**Collected data:**
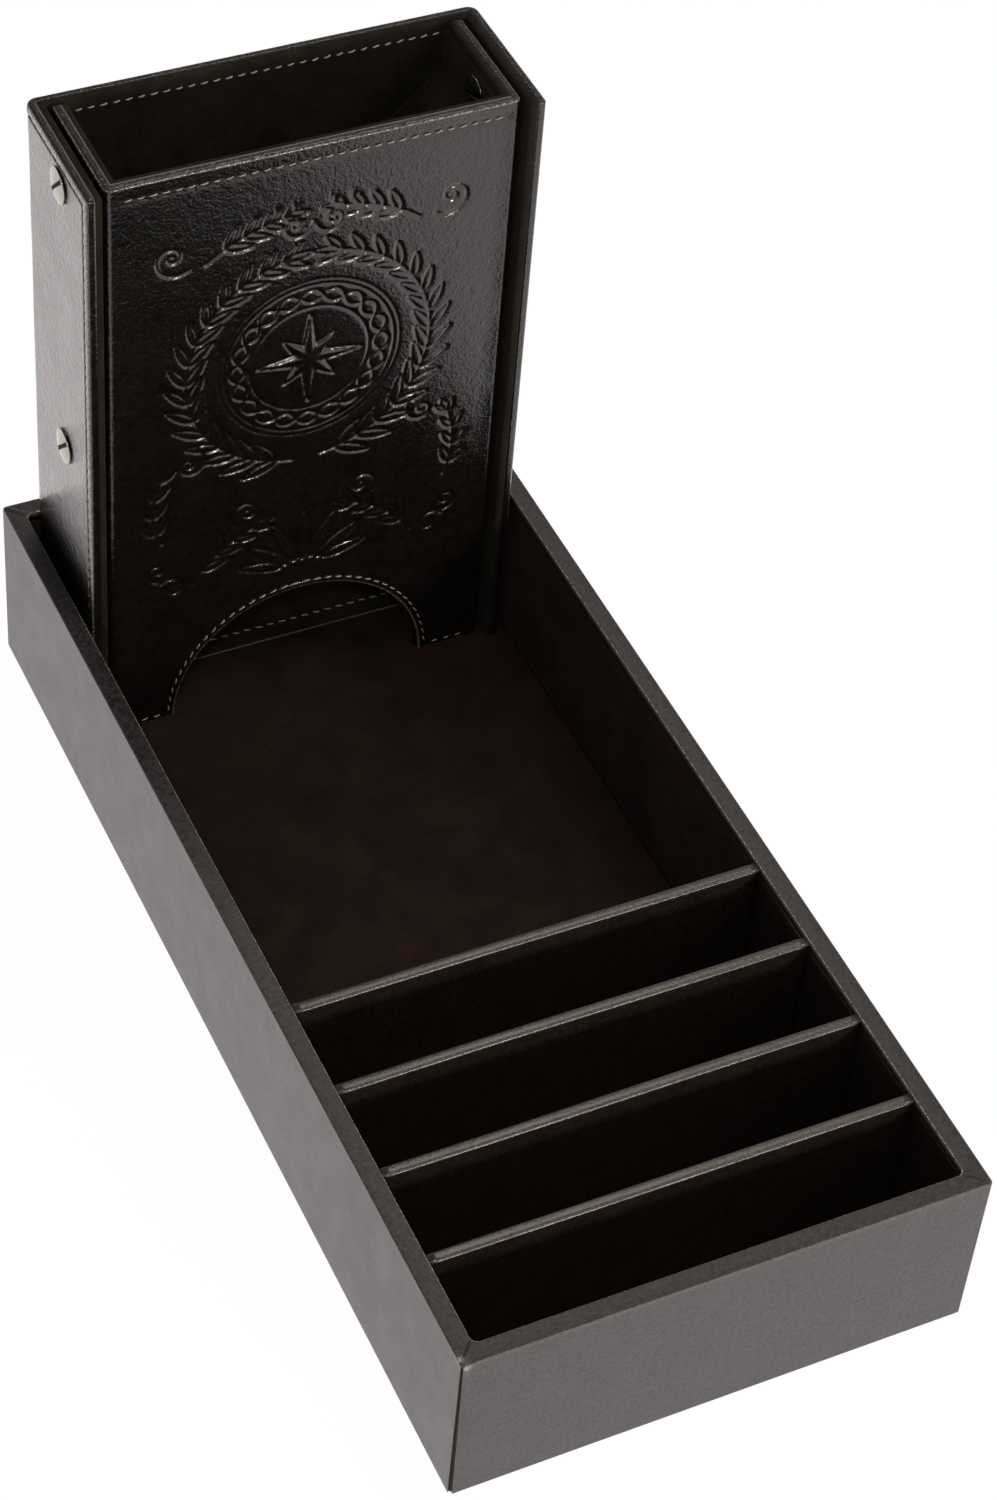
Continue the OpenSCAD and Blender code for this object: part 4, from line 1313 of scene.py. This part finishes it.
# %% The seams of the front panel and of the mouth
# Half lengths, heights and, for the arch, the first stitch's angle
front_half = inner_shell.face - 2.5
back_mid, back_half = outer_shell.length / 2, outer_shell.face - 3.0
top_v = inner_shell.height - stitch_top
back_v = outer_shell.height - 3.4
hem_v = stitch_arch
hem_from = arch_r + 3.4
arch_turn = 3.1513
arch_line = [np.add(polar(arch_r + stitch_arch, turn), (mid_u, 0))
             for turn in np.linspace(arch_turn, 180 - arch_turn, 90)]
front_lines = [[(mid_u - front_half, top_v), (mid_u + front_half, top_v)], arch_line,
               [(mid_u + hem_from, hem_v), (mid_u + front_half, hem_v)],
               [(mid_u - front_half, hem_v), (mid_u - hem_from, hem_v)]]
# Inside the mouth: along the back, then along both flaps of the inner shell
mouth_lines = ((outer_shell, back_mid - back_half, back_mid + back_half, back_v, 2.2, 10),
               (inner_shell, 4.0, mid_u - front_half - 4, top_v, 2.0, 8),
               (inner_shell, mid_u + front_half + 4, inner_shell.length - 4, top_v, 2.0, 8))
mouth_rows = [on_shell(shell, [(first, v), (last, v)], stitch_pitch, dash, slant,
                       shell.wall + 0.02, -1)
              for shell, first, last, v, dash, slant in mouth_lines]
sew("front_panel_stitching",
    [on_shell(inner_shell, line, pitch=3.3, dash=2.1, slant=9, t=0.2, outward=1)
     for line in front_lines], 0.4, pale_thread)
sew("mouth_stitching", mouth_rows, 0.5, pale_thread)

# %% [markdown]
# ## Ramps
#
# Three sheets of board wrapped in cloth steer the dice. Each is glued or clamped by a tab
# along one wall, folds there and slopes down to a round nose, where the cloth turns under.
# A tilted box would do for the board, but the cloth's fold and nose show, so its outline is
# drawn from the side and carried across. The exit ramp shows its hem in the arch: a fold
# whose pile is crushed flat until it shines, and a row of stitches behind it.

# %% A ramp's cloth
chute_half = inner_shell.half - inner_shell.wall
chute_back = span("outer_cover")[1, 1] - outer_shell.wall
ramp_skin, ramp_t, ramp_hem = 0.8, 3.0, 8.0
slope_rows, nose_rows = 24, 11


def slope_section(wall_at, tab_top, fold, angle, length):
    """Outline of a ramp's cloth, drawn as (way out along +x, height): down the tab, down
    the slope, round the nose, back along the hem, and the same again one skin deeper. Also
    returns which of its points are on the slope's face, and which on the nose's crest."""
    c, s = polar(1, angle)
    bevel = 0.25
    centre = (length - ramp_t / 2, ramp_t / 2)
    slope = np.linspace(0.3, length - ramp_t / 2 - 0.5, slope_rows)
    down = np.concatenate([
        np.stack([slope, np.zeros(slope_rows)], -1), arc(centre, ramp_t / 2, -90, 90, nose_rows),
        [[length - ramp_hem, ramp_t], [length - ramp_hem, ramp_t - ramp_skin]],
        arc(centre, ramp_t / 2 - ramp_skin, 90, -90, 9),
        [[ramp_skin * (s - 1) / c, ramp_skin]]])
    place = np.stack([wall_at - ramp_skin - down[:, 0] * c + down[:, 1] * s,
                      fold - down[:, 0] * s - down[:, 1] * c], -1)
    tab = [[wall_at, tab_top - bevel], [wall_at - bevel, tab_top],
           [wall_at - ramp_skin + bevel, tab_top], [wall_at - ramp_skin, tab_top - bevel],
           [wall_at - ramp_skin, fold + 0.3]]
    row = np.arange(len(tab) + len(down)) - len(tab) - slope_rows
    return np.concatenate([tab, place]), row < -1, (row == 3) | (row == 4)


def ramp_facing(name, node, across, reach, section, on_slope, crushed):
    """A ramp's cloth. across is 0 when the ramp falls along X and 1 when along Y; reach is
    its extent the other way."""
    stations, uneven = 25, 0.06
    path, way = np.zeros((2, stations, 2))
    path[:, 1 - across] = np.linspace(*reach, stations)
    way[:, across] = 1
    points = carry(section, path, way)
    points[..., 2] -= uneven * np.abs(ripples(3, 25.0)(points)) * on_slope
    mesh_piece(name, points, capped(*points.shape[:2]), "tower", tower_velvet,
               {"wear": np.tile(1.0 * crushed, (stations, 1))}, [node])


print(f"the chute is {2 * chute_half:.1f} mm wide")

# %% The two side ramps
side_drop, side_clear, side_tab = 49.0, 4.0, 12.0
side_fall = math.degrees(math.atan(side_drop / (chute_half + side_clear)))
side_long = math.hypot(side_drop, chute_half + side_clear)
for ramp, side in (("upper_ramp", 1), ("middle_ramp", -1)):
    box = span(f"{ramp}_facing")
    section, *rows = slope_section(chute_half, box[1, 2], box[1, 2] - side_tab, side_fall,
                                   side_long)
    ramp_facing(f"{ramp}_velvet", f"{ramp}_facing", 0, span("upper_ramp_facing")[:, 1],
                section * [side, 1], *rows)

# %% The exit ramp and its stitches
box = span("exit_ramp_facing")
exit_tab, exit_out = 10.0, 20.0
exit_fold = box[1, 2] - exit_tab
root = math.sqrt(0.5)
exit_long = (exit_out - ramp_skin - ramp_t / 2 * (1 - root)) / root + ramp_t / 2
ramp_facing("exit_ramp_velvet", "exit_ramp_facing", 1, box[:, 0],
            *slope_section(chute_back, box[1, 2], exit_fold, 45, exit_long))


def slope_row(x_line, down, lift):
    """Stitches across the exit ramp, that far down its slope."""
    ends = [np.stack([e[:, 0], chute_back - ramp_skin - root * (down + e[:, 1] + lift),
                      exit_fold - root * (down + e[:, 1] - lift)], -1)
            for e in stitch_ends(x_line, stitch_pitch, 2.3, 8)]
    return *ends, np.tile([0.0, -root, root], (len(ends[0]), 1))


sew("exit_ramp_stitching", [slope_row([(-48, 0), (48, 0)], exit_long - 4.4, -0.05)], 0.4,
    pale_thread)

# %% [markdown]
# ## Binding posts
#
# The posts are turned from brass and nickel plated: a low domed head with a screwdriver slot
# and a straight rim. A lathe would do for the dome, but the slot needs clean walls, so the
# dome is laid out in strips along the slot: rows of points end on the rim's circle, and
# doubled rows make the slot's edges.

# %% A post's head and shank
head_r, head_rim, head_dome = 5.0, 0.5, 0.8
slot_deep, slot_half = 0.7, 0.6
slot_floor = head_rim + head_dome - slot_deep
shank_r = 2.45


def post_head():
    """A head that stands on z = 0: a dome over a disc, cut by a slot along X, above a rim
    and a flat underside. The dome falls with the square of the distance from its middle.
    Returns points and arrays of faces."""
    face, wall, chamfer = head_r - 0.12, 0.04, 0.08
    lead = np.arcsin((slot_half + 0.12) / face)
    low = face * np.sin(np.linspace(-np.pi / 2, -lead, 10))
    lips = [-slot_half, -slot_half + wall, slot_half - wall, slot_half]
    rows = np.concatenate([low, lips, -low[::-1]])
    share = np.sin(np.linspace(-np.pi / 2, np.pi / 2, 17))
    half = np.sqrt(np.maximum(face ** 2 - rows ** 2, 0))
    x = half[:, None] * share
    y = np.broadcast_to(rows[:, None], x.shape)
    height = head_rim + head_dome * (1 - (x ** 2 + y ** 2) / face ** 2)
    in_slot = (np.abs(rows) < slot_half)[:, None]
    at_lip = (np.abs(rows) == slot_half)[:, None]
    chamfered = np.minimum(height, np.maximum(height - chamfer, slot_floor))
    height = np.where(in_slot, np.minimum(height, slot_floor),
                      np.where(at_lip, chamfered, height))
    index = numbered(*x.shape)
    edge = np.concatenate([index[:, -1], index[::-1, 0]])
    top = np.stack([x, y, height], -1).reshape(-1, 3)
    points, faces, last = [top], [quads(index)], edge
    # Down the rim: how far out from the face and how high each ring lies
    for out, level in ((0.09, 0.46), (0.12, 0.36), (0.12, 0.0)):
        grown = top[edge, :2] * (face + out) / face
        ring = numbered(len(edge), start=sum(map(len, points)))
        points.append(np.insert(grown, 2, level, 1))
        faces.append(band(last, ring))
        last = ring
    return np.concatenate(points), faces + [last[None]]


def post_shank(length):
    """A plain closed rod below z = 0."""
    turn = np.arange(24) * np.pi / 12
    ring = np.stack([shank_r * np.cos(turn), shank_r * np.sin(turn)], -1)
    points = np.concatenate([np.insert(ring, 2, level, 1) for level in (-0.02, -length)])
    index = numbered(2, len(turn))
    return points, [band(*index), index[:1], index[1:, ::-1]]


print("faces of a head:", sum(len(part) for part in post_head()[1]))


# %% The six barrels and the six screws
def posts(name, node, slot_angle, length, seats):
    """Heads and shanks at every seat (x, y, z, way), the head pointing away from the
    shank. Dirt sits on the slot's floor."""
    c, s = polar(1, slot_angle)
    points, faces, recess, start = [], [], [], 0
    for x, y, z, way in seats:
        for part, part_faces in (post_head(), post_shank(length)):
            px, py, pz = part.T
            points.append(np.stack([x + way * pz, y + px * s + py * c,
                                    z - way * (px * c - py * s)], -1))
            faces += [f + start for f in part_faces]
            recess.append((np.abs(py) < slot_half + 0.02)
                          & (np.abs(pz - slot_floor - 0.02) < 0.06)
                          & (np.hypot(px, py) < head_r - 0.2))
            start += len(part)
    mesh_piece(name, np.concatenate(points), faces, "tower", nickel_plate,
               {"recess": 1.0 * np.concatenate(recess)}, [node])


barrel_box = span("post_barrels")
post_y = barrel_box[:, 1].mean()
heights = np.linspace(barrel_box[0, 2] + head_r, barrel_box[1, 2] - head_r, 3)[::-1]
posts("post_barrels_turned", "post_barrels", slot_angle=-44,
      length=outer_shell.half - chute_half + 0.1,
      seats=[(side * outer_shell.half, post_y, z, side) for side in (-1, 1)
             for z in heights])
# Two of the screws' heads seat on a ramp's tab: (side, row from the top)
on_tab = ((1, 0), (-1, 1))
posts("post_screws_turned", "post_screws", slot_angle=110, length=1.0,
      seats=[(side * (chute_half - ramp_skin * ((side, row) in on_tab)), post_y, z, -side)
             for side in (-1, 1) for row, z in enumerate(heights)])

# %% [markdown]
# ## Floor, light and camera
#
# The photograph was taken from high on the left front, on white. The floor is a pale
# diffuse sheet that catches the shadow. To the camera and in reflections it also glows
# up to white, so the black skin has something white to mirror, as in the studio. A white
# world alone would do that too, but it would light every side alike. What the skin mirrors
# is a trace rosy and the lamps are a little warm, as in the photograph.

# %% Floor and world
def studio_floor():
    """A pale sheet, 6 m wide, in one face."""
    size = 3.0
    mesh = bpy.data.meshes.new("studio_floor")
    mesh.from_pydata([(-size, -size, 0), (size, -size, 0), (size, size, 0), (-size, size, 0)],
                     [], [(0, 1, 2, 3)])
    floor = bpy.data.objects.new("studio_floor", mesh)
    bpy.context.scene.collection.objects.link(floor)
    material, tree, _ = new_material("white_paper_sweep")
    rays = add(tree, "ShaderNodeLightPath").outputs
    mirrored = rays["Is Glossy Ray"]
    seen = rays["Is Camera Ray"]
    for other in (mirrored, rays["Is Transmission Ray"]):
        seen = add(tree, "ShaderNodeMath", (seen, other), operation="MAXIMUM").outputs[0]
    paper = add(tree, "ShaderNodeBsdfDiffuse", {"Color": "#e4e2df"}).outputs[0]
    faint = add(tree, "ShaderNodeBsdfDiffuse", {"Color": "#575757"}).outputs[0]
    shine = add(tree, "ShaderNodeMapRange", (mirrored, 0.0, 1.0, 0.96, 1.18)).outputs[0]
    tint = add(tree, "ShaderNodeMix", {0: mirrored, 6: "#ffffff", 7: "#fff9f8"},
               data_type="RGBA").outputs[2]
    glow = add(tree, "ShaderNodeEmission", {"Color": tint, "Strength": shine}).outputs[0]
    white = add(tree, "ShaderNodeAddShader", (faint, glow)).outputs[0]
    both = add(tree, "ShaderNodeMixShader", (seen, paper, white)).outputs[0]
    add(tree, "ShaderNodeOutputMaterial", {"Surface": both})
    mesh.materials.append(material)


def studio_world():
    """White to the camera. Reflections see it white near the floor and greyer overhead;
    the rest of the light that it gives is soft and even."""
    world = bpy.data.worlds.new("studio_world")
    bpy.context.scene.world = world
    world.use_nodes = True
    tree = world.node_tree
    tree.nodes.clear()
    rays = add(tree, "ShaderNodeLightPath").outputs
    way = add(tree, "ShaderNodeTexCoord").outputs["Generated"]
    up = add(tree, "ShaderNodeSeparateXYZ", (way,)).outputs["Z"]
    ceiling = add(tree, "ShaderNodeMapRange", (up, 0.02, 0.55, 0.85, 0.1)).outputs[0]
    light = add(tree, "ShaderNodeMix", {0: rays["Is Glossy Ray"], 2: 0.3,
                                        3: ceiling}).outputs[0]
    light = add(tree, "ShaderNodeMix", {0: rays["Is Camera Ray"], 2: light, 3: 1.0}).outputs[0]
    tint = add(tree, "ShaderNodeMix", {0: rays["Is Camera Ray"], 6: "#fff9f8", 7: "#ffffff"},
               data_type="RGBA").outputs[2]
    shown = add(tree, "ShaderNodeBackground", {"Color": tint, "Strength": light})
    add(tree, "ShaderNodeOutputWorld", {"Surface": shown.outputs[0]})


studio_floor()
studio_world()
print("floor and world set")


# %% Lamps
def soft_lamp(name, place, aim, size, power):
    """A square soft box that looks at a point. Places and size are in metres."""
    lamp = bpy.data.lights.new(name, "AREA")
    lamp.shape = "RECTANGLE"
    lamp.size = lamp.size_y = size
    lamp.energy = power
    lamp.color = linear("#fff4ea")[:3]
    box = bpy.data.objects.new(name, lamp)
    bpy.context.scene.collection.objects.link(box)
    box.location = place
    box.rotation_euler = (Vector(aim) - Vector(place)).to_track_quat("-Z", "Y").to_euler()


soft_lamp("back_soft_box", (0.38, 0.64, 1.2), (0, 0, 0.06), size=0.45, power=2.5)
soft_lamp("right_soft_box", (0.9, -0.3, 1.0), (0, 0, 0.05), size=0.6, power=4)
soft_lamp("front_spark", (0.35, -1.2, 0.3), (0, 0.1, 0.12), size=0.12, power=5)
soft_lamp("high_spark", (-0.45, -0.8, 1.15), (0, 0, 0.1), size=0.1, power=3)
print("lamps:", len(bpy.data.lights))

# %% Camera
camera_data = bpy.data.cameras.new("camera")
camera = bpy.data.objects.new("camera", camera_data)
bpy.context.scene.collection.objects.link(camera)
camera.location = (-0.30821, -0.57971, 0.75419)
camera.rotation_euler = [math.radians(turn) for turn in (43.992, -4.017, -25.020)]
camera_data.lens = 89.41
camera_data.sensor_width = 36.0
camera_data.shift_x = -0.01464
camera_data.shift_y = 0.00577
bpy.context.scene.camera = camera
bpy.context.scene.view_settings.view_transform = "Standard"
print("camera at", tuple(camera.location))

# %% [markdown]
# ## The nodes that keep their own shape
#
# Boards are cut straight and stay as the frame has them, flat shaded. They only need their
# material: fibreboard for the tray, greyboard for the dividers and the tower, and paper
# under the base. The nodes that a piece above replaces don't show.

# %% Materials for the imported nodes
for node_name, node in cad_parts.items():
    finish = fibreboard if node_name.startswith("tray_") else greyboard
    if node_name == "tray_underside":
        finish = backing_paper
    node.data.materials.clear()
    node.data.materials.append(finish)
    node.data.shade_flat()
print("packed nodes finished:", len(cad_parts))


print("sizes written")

**Exercise:**
Transcribe word for word the lines from the one holding "# %% Materials for the imported nodes" to the last line of the listing above, inclusive.

**Final result:**
# %% Materials for the imported nodes
for node_name, node in cad_parts.items():
    finish = fibreboard if node_name.startswith("tray_") else greyboard
    if node_name == "tray_underside":
        finish = backing_paper
    node.data.materials.clear()
    node.data.materials.append(finish)
    node.data.shade_flat()
print("packed nodes finished:", len(cad_parts))


print("sizes written")